Copy exactly the lines from the one containing "Write the Blender Python" to the one containing "FIGURE_TRIANGLES = 7800", both lines included, and nothing else.
────────────────────
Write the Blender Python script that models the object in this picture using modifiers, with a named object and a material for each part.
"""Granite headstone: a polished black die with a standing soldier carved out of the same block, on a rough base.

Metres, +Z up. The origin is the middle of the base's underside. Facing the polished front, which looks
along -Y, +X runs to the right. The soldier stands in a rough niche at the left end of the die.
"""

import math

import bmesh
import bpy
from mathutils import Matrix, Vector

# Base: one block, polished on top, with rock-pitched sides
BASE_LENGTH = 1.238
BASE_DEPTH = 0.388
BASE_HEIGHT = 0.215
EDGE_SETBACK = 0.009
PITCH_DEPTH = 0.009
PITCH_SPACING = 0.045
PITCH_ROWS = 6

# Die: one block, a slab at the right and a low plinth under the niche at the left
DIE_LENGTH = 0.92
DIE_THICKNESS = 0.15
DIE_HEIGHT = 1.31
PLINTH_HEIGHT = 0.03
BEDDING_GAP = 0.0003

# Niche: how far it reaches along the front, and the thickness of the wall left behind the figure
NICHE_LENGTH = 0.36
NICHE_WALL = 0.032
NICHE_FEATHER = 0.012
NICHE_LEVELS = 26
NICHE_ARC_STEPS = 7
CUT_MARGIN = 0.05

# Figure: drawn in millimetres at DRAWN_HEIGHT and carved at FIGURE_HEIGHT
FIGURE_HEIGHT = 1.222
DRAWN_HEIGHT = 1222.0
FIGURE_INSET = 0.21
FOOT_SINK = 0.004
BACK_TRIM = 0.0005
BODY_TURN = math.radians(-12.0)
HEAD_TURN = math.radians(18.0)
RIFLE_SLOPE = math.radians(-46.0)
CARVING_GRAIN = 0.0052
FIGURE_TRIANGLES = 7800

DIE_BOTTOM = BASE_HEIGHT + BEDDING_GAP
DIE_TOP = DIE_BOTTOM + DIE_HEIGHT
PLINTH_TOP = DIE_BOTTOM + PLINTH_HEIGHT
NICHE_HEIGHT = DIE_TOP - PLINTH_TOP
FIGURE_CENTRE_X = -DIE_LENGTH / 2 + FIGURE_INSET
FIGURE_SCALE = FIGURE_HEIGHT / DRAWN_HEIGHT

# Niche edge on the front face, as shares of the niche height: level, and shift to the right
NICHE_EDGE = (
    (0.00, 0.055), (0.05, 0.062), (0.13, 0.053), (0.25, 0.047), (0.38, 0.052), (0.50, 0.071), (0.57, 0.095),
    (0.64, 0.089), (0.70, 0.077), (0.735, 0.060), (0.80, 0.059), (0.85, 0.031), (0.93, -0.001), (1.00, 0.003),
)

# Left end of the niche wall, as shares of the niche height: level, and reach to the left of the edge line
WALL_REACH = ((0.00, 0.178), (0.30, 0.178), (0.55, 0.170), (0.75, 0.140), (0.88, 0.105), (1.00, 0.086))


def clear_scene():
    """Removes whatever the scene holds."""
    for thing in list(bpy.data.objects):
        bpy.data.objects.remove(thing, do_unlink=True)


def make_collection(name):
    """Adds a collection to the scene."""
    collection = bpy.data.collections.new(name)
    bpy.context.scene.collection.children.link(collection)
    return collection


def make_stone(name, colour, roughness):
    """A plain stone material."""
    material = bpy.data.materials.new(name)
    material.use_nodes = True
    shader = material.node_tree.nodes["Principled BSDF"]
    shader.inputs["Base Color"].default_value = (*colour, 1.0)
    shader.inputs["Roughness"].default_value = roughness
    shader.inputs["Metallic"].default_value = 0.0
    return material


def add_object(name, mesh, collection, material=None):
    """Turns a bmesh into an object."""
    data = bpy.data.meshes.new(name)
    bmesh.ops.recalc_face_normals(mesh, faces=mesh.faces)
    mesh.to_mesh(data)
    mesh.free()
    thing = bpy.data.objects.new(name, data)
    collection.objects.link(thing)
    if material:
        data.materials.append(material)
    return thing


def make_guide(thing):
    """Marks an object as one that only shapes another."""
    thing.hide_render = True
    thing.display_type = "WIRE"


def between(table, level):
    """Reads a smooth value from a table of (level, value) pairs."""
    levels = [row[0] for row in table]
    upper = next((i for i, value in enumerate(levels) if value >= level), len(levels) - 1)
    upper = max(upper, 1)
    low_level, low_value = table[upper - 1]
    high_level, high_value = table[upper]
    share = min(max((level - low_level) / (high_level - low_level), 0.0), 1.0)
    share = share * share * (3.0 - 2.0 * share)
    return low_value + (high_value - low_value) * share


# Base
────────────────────
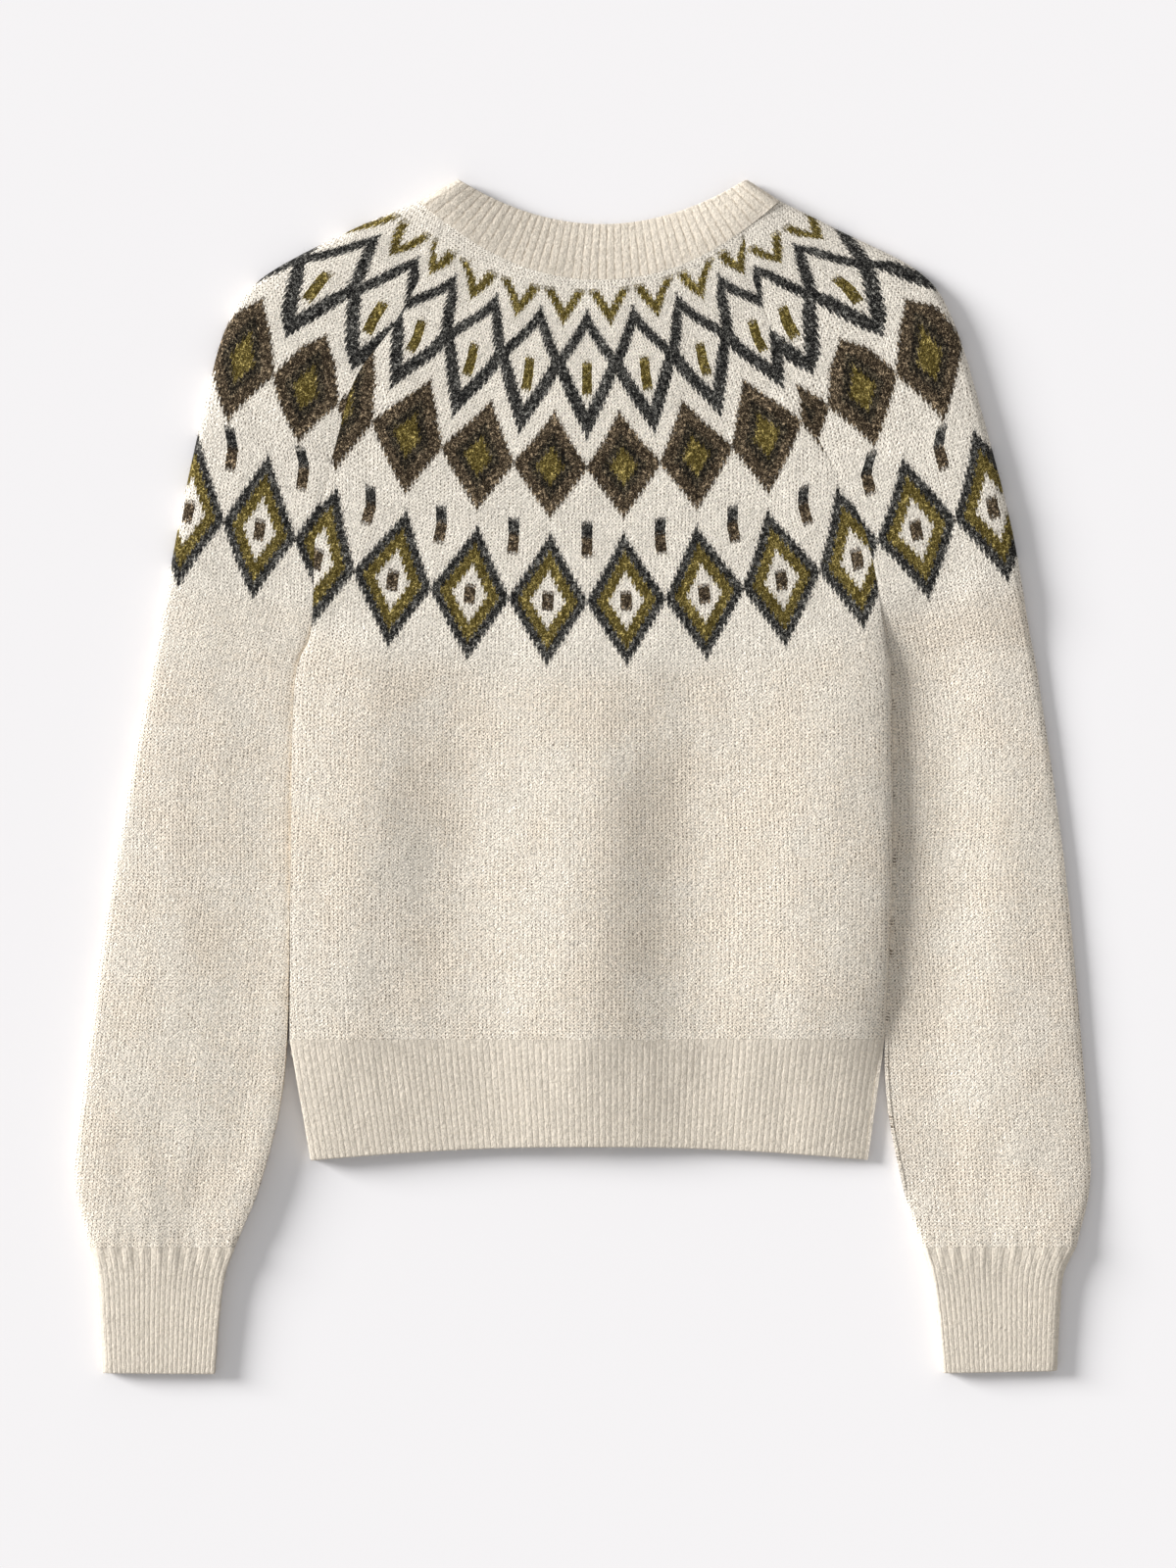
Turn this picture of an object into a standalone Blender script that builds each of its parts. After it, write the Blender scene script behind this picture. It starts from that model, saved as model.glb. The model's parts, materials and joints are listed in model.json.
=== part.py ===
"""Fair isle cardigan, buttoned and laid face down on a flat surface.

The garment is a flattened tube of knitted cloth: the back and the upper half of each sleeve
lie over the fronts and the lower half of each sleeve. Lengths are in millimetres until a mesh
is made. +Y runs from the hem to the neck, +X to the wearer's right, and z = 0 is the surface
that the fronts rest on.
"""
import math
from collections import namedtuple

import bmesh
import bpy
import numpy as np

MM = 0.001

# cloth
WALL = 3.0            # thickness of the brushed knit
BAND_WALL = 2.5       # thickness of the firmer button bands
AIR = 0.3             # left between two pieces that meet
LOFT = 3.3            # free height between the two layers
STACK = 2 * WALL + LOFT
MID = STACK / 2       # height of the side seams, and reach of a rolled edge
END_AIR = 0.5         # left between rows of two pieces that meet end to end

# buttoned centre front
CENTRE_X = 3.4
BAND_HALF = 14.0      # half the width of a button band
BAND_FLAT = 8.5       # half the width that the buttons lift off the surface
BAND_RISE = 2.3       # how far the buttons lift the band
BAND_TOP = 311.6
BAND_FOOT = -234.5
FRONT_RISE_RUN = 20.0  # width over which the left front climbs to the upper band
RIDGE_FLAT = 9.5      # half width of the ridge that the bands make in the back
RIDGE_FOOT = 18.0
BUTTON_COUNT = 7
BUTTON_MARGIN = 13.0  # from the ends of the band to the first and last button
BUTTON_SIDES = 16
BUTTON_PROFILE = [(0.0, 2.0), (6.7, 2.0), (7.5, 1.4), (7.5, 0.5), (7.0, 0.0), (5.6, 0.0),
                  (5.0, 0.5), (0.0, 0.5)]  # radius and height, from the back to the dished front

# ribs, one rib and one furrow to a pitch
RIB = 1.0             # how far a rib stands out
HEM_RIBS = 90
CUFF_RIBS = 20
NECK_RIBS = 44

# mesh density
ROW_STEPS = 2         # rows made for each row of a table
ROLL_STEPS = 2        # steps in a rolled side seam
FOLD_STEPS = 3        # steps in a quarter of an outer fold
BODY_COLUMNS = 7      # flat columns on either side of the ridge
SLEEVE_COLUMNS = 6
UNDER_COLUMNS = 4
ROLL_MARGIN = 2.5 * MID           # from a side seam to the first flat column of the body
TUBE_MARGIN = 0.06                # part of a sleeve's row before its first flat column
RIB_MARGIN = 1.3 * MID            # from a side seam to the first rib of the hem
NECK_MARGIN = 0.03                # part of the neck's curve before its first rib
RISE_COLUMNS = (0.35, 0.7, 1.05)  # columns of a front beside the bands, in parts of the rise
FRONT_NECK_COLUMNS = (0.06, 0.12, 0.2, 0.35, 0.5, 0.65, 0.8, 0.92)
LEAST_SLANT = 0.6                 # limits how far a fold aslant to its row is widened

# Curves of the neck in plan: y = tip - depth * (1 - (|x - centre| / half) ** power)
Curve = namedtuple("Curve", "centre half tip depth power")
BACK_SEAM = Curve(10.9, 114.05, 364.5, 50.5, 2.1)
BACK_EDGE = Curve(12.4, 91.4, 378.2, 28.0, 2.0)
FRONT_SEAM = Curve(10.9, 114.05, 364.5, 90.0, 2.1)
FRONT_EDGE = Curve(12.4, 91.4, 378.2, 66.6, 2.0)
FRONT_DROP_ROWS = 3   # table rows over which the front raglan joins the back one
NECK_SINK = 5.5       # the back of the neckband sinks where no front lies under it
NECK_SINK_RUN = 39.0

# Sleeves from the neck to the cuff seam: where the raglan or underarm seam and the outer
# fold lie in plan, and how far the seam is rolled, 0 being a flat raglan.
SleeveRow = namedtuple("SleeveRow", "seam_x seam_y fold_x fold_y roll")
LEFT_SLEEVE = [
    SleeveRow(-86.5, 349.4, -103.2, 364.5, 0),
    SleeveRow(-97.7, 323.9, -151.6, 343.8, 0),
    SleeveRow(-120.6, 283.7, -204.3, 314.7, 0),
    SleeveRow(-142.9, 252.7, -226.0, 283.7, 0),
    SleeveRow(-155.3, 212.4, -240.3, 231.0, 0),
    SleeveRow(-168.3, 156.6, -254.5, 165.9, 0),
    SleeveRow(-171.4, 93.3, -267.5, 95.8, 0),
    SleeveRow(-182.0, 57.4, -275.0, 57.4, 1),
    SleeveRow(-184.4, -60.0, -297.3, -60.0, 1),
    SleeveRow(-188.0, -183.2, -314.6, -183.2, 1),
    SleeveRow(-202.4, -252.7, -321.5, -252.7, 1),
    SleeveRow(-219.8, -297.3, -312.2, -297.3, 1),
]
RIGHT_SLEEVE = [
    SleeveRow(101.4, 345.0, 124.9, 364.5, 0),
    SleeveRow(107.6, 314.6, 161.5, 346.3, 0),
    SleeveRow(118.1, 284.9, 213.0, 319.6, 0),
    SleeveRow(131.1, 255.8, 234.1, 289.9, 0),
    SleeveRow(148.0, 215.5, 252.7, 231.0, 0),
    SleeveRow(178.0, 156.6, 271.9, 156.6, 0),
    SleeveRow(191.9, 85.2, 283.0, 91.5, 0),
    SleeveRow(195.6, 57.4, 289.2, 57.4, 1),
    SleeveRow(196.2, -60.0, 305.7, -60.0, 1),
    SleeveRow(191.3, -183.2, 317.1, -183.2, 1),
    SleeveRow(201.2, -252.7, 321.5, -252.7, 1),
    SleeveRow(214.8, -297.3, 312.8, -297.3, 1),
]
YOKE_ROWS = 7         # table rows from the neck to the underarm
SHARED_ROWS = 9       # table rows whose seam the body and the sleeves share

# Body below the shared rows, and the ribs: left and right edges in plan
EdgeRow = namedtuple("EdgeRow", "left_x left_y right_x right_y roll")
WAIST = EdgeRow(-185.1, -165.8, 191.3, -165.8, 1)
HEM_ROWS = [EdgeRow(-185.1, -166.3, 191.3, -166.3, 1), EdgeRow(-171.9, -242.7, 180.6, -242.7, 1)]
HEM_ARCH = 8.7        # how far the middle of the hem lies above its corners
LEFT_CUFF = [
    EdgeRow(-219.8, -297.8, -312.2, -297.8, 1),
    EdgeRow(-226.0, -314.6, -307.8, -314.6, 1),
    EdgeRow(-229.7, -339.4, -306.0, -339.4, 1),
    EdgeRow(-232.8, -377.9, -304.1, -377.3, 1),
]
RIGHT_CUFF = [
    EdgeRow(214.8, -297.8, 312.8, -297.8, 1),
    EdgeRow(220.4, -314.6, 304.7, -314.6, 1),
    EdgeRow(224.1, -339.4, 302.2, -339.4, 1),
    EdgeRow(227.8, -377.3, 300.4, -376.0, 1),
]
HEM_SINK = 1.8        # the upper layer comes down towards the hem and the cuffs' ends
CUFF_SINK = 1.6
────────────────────
## EXERCISE SOLUTION
Write the Blender Python script that models the object in this picture using modifiers, with a named object and a material for each part.
"""Granite headstone: a polished black die with a standing soldier carved out of the same block, on a rough base.

Metres, +Z up. The origin is the middle of the base's underside. Facing the polished front, which looks
along -Y, +X runs to the right. The soldier stands in a rough niche at the left end of the die.
"""

import math

import bmesh
import bpy
from mathutils import Matrix, Vector

# Base: one block, polished on top, with rock-pitched sides
BASE_LENGTH = 1.238
BASE_DEPTH = 0.388
BASE_HEIGHT = 0.215
EDGE_SETBACK = 0.009
PITCH_DEPTH = 0.009
PITCH_SPACING = 0.045
PITCH_ROWS = 6

# Die: one block, a slab at the right and a low plinth under the niche at the left
DIE_LENGTH = 0.92
DIE_THICKNESS = 0.15
DIE_HEIGHT = 1.31
PLINTH_HEIGHT = 0.03
BEDDING_GAP = 0.0003

# Niche: how far it reaches along the front, and the thickness of the wall left behind the figure
NICHE_LENGTH = 0.36
NICHE_WALL = 0.032
NICHE_FEATHER = 0.012
NICHE_LEVELS = 26
NICHE_ARC_STEPS = 7
CUT_MARGIN = 0.05

# Figure: drawn in millimetres at DRAWN_HEIGHT and carved at FIGURE_HEIGHT
FIGURE_HEIGHT = 1.222
DRAWN_HEIGHT = 1222.0
FIGURE_INSET = 0.21
FOOT_SINK = 0.004
BACK_TRIM = 0.0005
BODY_TURN = math.radians(-12.0)
HEAD_TURN = math.radians(18.0)
RIFLE_SLOPE = math.radians(-46.0)
CARVING_GRAIN = 0.0052
FIGURE_TRIANGLES = 7800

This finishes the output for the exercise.